President Obama’s speech justifies war and counter-terrorism

By Roger Caldwell

On May 23rd President Obama gave a broad and comprehensive address at the National Defense University on how the United States and his administration have developed a strategy to manage global threats internally and externally. In 2013, America is at war and the battle is against a different kind of enemy and we are learning how to win against different odds.

“First we must finish the work of defeating al Qaeda and its associated forces. Beyond Afghanistan, we must define our effort not as a boundless global war on terror, but rather as a series of persistent targeted effort to dismantle specific networks of violent extremists that threaten America,” says President Obama.

On paper and during a speech the president appears to know who the enemy is, but in reality the enemy could be your next door neighbor, or a friend that you have known for ten years. Our president and our leaders would like Americans to think that they know who al Qaeda is, but al Qaeda can be anyone who has learnt how to build a bomb.

During President Obama’s speech, he appears to grapple with his moral conscience, and he appears to struggle with drone strikes and whether they are killing innocent citizens. This is a new technology and in his speech, he asserts that the drone strikes have been successful and many of the al Qaeda commanders have been killed. The president justifies this war as honorable, and the drone attacks are legal under domestic and international law.

Many liberals and conservatives continue to struggle with the president, because they wonder if all of his fancy rhetoric is the truth. President Obama would like the American citizens to believe that there is strong oversight with drone strikes and the Congress is briefed on all targeted strikes. But there are too many strikes for the administration to keep up with, and there are profound questions concerning the policy.

The war on counter-terrorism has entered a new phase and the president is refocusing American’s strategy in the war, and the way we fight. Extremist all over the world still want to kill Americans, but our image has been damaged in Muslin countries and internally. As a result, the president will only target extremist who are an “imminent threat” internally and externally.

With the three recent scandals, it appears that this speech on national defense was given to promise real limits on presidential power. “That means putting careful constraints on the tools the government uses to protect sensitive information, such as the State Secrets doctrine. And that means finally establishing a strong Privacy and Civil Liberties Board to review those issues where our counter-terrorism efforts and our values come into tension,” explains the president.

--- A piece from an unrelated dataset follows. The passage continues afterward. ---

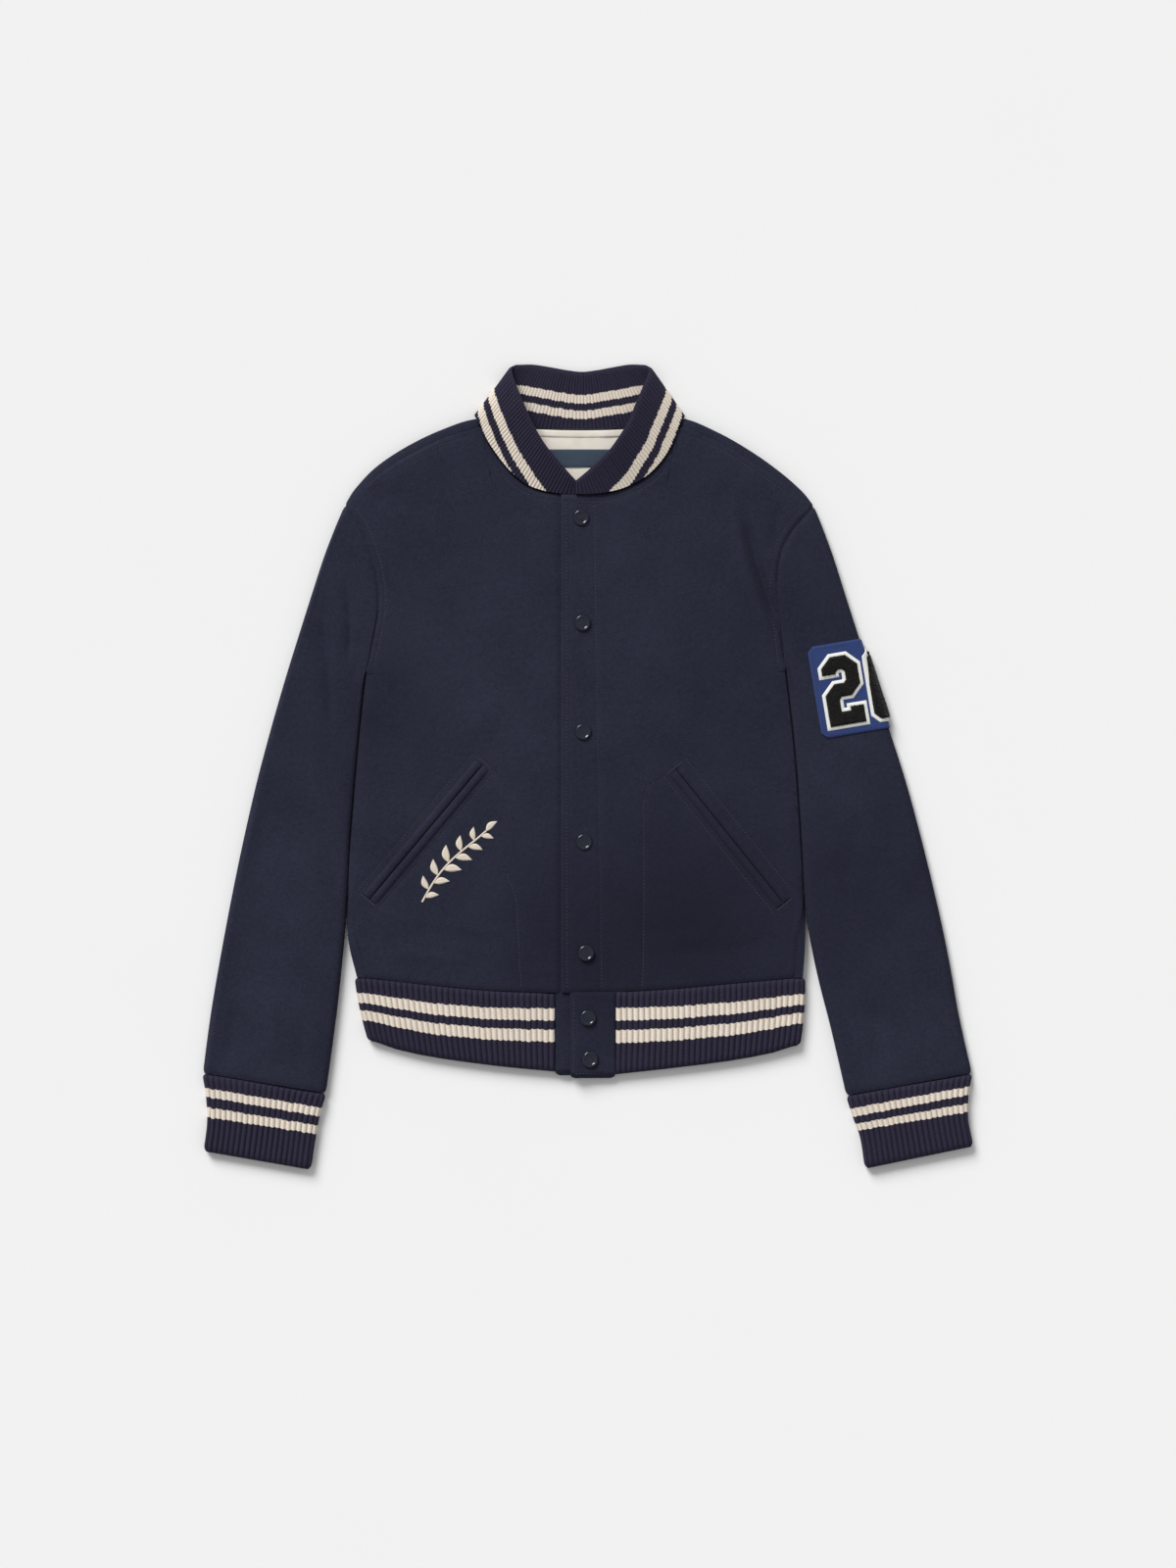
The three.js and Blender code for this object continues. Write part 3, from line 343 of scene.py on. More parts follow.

The president is asking Congress to pass a media shield that guards against government over-reach and asking the Attorney General to review investigative procedures that involve reporters and the media by July 12th. The Obama administration is still in a damage control phase on many different fronts, and our president is trying to recover from some of his problems. In the last couple of months there have been scandals, the Boston Marathon bomb explosion, and horrific mass gun violence, but the president continues to move forward to keep Americans safe.

In this hour long speech, the president again made many promises and now the media, the lawmakers, and Americans will wait and see what is achieved and delivered. There is always a gap between what the president promises and what he delivers. The president was also in the speech claiming that he will close Guantanamo again.

This was a good speech, but the rhetoric is the talking part of the plan, and now is the time for the execution part of the plan. The president and his administration have great plans, but at times they overpromise, and many of their ideas get lost in the rhetoric.